Where the intervals of peace are used for the preparation of fresh wars, propaganda also plays an important part. It is a significant fact that it is precisely in those countries where military preparations are carried on most intensively that truth is most carefully distorted and suppressed. In the liberal countries there is no official peace-time censorship, such as exists in the totalitarian states. But this does not mean, unhappily, that there is no suppression or distortion of truth in the press of these countries. Newspapers are now run almost exclusively for profit. The result is that nothing must be printed that may dry up the sources of profit. Anything which might frighten away advertisers is kept out of the papers. Nor must we forget the power of the socially irresponsible rich men who own newspapers. These men dictate policy to their editors according to the whim of the moment of their own pecuniary interests. Private, plutocratic censorship takes the place in liberal countries of the official state censorship of totalitarian countries. Luckily, the whims and the financial interests of the plutocrats are not identical. What one suppresses, another allows to appear. More truth gets through in the liberal than in the totalitarian countries. Still, the system in both is thoroughly vicious. (Consult Hamilton Fyfe’s Press Parade.)

. . .

women in modern war, position of

Between 1914 and 1918 the part played by women in carrying on the war was considerable. In France, for example, towards the end of the war, 1,500,000 women were employed in the war industries alone. In England the number of women employed in industry at large was about three millions. Of these, a considerable proportion worked in munition factories. Most of the rest took place of men who were thus released for military service.

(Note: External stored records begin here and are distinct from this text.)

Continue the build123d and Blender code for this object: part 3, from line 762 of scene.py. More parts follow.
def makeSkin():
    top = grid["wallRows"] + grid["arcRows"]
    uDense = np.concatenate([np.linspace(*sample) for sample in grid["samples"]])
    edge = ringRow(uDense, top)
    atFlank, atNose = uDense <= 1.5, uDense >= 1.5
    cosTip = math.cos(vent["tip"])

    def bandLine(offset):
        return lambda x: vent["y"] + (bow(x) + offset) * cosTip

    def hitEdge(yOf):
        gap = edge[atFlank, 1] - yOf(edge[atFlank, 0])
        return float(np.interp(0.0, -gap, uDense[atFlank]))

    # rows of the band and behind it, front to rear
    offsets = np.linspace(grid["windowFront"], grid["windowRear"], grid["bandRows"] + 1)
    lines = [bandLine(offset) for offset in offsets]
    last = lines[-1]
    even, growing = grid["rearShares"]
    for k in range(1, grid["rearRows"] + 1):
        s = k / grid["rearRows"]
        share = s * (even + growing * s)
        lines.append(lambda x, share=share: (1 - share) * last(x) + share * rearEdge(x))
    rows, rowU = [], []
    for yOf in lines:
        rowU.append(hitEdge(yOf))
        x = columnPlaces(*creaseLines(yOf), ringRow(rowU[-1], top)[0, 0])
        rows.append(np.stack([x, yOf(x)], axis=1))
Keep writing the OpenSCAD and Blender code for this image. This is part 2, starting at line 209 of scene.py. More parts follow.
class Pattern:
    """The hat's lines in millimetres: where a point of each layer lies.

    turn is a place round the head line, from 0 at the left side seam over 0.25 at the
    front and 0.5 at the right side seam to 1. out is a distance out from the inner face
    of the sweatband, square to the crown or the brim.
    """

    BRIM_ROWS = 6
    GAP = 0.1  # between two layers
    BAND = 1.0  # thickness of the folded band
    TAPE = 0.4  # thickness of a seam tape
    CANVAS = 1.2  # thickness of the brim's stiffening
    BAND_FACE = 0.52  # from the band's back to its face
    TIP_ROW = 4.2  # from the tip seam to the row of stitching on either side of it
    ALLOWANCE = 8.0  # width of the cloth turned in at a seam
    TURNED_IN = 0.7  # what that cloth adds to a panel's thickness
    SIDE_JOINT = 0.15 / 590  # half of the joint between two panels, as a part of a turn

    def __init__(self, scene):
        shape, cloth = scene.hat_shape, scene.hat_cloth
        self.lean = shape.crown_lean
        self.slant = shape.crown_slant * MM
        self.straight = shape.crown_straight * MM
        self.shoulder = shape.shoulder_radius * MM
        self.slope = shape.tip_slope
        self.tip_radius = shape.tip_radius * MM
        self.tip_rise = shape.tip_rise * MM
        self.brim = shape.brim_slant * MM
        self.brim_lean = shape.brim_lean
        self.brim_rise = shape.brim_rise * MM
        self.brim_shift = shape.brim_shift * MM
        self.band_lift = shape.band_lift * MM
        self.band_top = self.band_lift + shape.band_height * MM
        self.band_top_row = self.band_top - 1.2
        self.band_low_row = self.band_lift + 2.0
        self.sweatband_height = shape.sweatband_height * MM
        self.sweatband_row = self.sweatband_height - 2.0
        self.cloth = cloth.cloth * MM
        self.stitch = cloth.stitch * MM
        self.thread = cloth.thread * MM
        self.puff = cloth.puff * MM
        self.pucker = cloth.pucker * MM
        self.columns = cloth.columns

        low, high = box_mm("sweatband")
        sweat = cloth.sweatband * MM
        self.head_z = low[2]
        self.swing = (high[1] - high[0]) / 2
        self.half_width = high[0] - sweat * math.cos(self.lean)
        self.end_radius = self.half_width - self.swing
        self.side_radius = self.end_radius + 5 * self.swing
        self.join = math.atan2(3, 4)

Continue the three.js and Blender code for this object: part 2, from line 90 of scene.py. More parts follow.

In the last war, women gave their services voluntarily. In the next, they will almost certainly be subject to conscription. In the words of a French military writer, Colonel Émile Mayer, “It is the function of the military authority to exploit its human materials [sic] as best it can, in the interests of national defence, without regard to the age of the individuals.” Again, in time of national crisis, every citizen “is at the disposal of the State, whatever his or her sex.” In any future war there will be, not merely military conscription, but also industrial, intellectual and moral conscription: and the whole population, women, children and the aged, as well as men, will be subjected to this State-imposed slavery. War is no longer an affair conducted by a small body of professionals; it has become totalitarian. Women are as intimately concerned in it as men.

Review

  1. 1. In what terms does Huxley dismiss the argument that warfare is a ‘natural’ state for humans?

  2. 2. In what way does he see pacifism as both a just and a practical policy?